** Start of TASK MATERIAL **

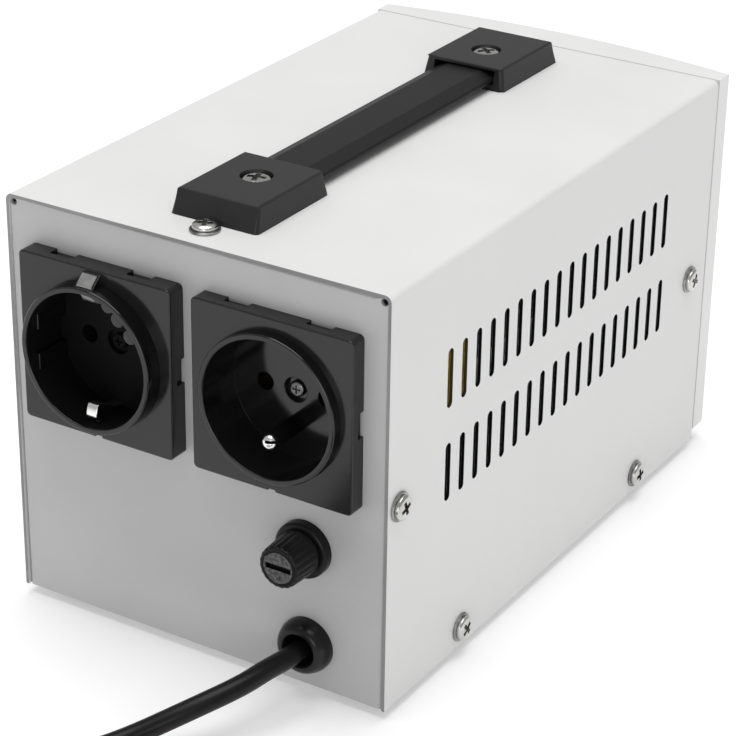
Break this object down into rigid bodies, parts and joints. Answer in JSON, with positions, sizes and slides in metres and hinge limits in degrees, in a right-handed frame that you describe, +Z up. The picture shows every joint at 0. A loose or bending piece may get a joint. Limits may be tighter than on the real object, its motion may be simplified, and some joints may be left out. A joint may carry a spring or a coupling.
{
  "type": "voltage stabilizer",
  "caption": "Small mains voltage stabilizer in a sheet metal case with round earthed sockets and a fuse on the back, side vents, carrying strap, display front and coiled mains cord.",
  "frame": {"origin": "under the middle of the case, midway between the socket rim and the front lamp, at the feet's lowest plane", "axes": "+Z up, the front with the display faces -Y, the rear panel with the sockets faces +Y, +X is on the right of someone who looks at the display"},
  "size_m": [0.185, 0.3594, 0.132],
  "materials": {
    "case_white": "satin, near white",
    "panel_grey": "satin, light grey",
    "bezel_white": "fine texture, near white",
    "socket_black": "fine texture, dark grey black",
    "handle_black": "fine texture, black",
    "strap_black": "smooth, black",
    "fuse_black": "smooth, black",
    "gland_black": "smooth, black",
    "cord_black": "smooth vinyl, black",
    "foot_black": "dull, black",
    "nickel": "bright nickel",
    "zinc": "zinc plated",
    "window_smoke": "clear dark red",
    "digit_red": "dark red segments",
    "lamp_clear": "milky lens",
    "board_green": "green board",
    "board_brown": "brown board",
    "relay_blue": "blue case",
    "can_black": "dark sleeve",
    "sink_aluminium": "plain",
    "filter_yellow": "yellow case",
    "core_steel": "varnished laminations",
    "bobbin_nylon": "natural nylon",
    "copper": "enamelled copper",
    "block_ivory": "ivory",
    "brass": "plain brass",
    "glass": "clear",
    "lead_brown": "brown insulation",
    "lead_blue": "blue insulation",
    "lead_green": "green insulation, yellow line"
  },
  "bodies": {
    "case": {"chassis": "panel_grey", "cover": "case_white", "cover_screws": "nickel", "cover_screw_washers": "nickel", "rubber_feet": "foot_black", "foot_screws": "zinc", "foot_nuts": "zinc", "front_bezel": "bezel_white", "bezel_screws": "zinc", "display_window": "window_smoke", "display_board": "board_green", "display_digits": "digit_red", "indicator_lamps": "lamp_clear", "switch_frame": "fuse_black", "switch_terminals": "brass", "delay_switch": "fuse_black", "left_socket": "socket_black", "left_socket_earth_clips": "nickel", "right_socket": "socket_black", "right_socket_earth_pin": "nickel", "socket_contacts": "brass", "socket_centre_screws": "nickel", "fuse_holder": "fuse_black", "fuse_holder_nut": "fuse_black", "fuse_terminal": "brass", "cord_gland": "gland_black", "mains_cord_inner": "cord_black", "handle_cap_rear": "handle_black", "handle_cap_front": "handle_black", "handle_screws": "nickel", "handle_nuts": "zinc", "transformer_core": "core_steel", "transformer_bobbin": "bobbin_nylon", "transformer_winding": "copper", "transformer_frame": "zinc", "transformer_bolts": "zinc", "transformer_nuts": "zinc", "control_board": "board_green", "board_pillars": "bobbin_nylon", "board_screws": "zinc", "relays": "relay_blue", "capacitors": "can_black", "heat_sink": "sink_aluminium", "filter_board": "board_brown", "filter_capacitor": "filter_yellow", "terminal_block": "block_ivory", "line_leads": "lead_brown", "neutral_leads": "lead_blue", "earth_lead": "lead_green", "earth_stud": "zinc", "mains_cord": "cord_black", "mains_cord_coil": "cord_black", "mains_plug": "cord_black", "plug_pins": "nickel"},
    "power_rocker": {"power_rocker": "fuse_black"},
    "delay_button": {"delay_button": "fuse_black"},
    "fuse_link": {"fuse_glass": "glass", "fuse_ends": "nickel"},
    "fuse_cap": {"fuse_cap": "fuse_black"},
    "handle_strap": {"handle_strap": "strap_black"}
  },
  "joints": [
    {"name": "power_rocker_tilt", "type": "hinge", "parent": "case", "child": "power_rocker", "pos_m": [0.027, -0.10235, 0.038], "axis": [-1, 0, 0], "range_deg": [0, 15]},
    {"name": "delay_button_press", "type": "slide", "parent": "case", "child": "delay_button", "axis": [0, 1, 0], "range_m": [0, 0.0015], "stiffness_N_per_m": 200, "springref_m": -0.0005},
    {"name": "fuse_pull", "type": "slide", "parent": "case", "child": "fuse_link", "axis": [0, 1, 0], "range_m": [0, 0.034]},
    {"name": "fuse_cap_turn", "type": "hinge", "parent": "fuse_link", "child": "fuse_cap", "pos_m": [-0.0355, 0.10125, 0.0456], "axis": [0, 1, 0], "range_deg": [0, 60]},
    {"name": "strap_slide", "type": "slide", "parent": "case", "child": "handle_strap", "axis": [0, 1, 0], "range_m": [-0.0015, 0.0015]}
  ]
}
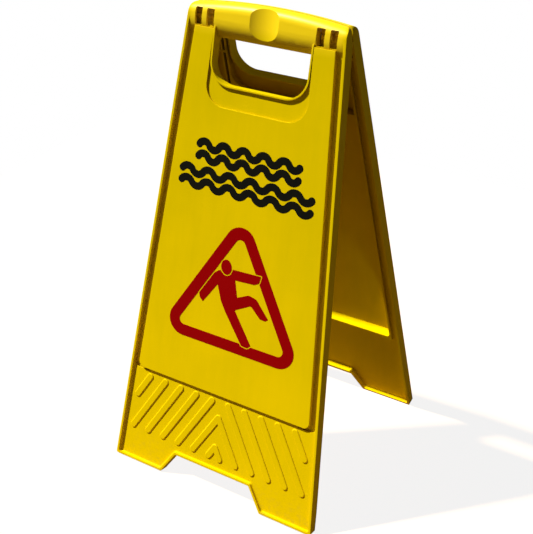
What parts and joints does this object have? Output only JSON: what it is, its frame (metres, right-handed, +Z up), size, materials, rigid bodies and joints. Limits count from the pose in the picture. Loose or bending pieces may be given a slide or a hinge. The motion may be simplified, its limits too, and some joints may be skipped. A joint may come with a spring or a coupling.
{
  "type": "wet floor sign",
  "caption": "Folding A-frame wet floor sign: two moulded yellow panels hinged at the top, with grip holes, a butt stop, ribbed feet and printed warning symbols.",
  "frame": {"origin": "bottom centre of the sign as it stands open: on the floor, midway between the two panels' feet and midway across them", "axes": "+Z up; X along the hinge axis, so that +X is to the right of someone who reads the front panel; the front panel's feet are at -Y and the rear panel's at +Y"},
  "size_m": [0.3, 0.3112, 0.5948],
  "materials": {
    "yellow_moulding": "satin moulded polypropylene, smooth to the touch with a faint moulding grain",
    "red_ink": "screen printed ink, satin",
    "black_ink": "screen printed ink, satin",
    "pin_steel": "plain drawn steel rod"
  },
  "bodies": {
    "front_half": {"front_panel": "yellow_moulding", "front_symbol_print": "red_ink", "front_wave_print": "black_ink", "left_hinge_pin": "pin_steel", "right_hinge_pin": "pin_steel"},
    "rear_half": {"rear_panel": "yellow_moulding", "rear_symbol_print": "red_ink", "rear_wave_print": "black_ink"}
  },
  "joints": [
    {"name": "fold", "type": "hinge", "parent": "front_half", "child": "rear_half", "pos_m": [0, 0, 0.5718], "axis": [-1, 0, 0], "range_deg": [0, 27.9]}
  ]
}
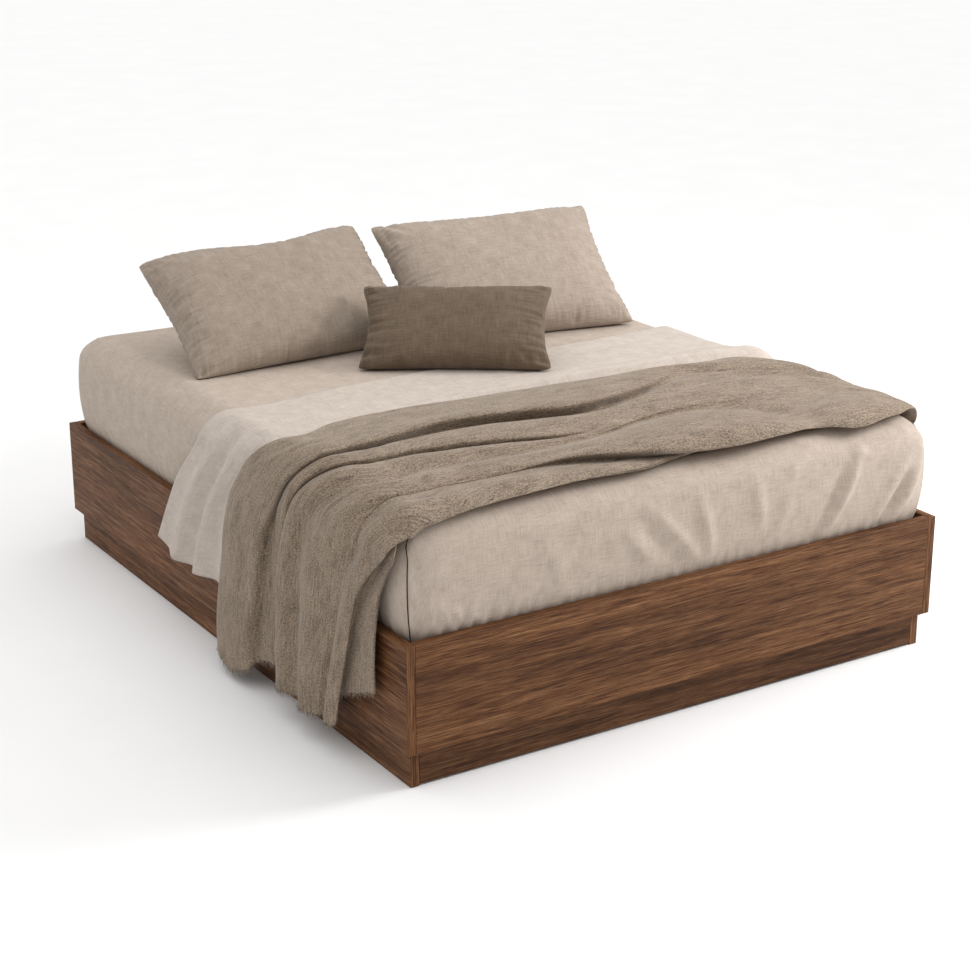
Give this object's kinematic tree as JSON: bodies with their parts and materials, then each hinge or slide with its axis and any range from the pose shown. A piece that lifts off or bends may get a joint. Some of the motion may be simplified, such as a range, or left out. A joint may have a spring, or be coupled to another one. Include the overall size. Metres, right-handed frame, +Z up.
{
  "type": "platform bed frame",
  "caption": "Low platform bed: a walnut-veneered rail box on a recessed plinth, with a slatted deck, mattress, sheets, throw and pillows.",
  "frame": {"origin": "on the floor under the middle of the frame, at the middle of the underside of levelling_foot_2", "axes": "+Z up, +Y towards the head end where the pillows lie, -Y towards the foot end, so -X is the left side seen from the foot"},
  "size_m": [1.7493, 2.08, 0.9917],
  "materials": {
    "walnut_veneer": "satin",
    "birch_plywood": "matte",
    "zinc_steel": "satin",
    "black_plastic": "matte",
    "webbing": "matte",
    "mattress_ticking": "matte",
    "linen_sheet": "matte",
    "light_linen": "matte",
    "wool_throw": "matte",
    "pillow_linen": "matte",
    "dark_linen": "matte"
  },
  "bodies": {
    "frame": {"side_rail_left": "walnut_veneer", "side_rail_right": "walnut_veneer", "foot_rail": "walnut_veneer", "head_rail": "walnut_veneer", "plinth_left": "walnut_veneer", "plinth_right": "walnut_veneer", "plinth_foot": "walnut_veneer", "plinth_head": "walnut_veneer", "plinth_rib_1": "birch_plywood", "plinth_rib_2": "birch_plywood", "base_cleat_left": "birch_plywood", "base_cleat_right": "birch_plywood", "base_cleat_foot": "birch_plywood", "base_cleat_head": "birch_plywood", "ledger_left": "birch_plywood", "ledger_right": "birch_plywood", "centre_beam": "birch_plywood", "centre_leg_1": "birch_plywood", "centre_leg_2": "birch_plywood", "centre_leg_3": "birch_plywood", "slat_01": "birch_plywood", "slat_02": "birch_plywood", "slat_03": "birch_plywood", "slat_04": "birch_plywood", "slat_05": "birch_plywood", "slat_06": "birch_plywood", "slat_07": "birch_plywood", "slat_08": "birch_plywood", "slat_09": "birch_plywood", "slat_10": "birch_plywood", "slat_11": "birch_plywood", "slat_12": "birch_plywood", "slat_13": "birch_plywood", "slat_14": "birch_plywood", "corner_bracket_foot_left": "zinc_steel", "corner_bracket_foot_right": "zinc_steel", "corner_bracket_head_left": "zinc_steel", "corner_bracket_head_right": "zinc_steel", "beam_hanger_foot": "zinc_steel", "beam_hanger_head": "zinc_steel", "corner_bolt_foot_left_side": "zinc_steel", "corner_bolt_foot_left_end": "zinc_steel", "corner_bolt_foot_right_side": "zinc_steel", "corner_bolt_foot_right_end": "zinc_steel", "corner_bolt_head_left_side": "zinc_steel", "corner_bolt_head_left_end": "zinc_steel", "corner_bolt_head_right_side": "zinc_steel", "corner_bolt_head_right_end": "zinc_steel", "slat_tape_left": "webbing", "slat_tape_right": "webbing"},
    "bedding": {"mattress": "mattress_ticking", "fitted_sheet": "linen_sheet", "top_sheet": "light_linen", "throw_blanket": "wool_throw", "pillow_left": "pillow_linen", "pillow_right": "pillow_linen", "lumbar_cushion": "dark_linen"},
    "levelling_foot_1": {"levelling_foot_1": "black_plastic"},
    "levelling_foot_2": {"levelling_foot_2": "black_plastic"},
    "levelling_foot_3": {"levelling_foot_3": "black_plastic"}
  },
  "joints": [
    {"name": "mattress_lift", "type": "slide", "parent": "frame", "child": "bedding", "axis": [0, 0, 1], "range_m": [0, 0.45]},
    {"name": "levelling_screw_1", "type": "slide", "parent": "frame", "child": "levelling_foot_1", "axis": [0, 0, 1], "range_m": [-0.01, 0.01]},
    {"name": "levelling_screw_2", "type": "slide", "parent": "frame", "child": "levelling_foot_2", "axis": [0, 0, 1], "range_m": [-0.01, 0.01]},
    {"name": "levelling_screw_3", "type": "slide", "parent": "frame", "child": "levelling_foot_3", "axis": [0, 0, 1], "range_m": [-0.01, 0.01]}
  ]
}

** End of TASK MATERIAL **

TASK INSTRUCTIONS: State only how many lines in the material include "JSON".

SOLUTION FOR THIS TASK: 3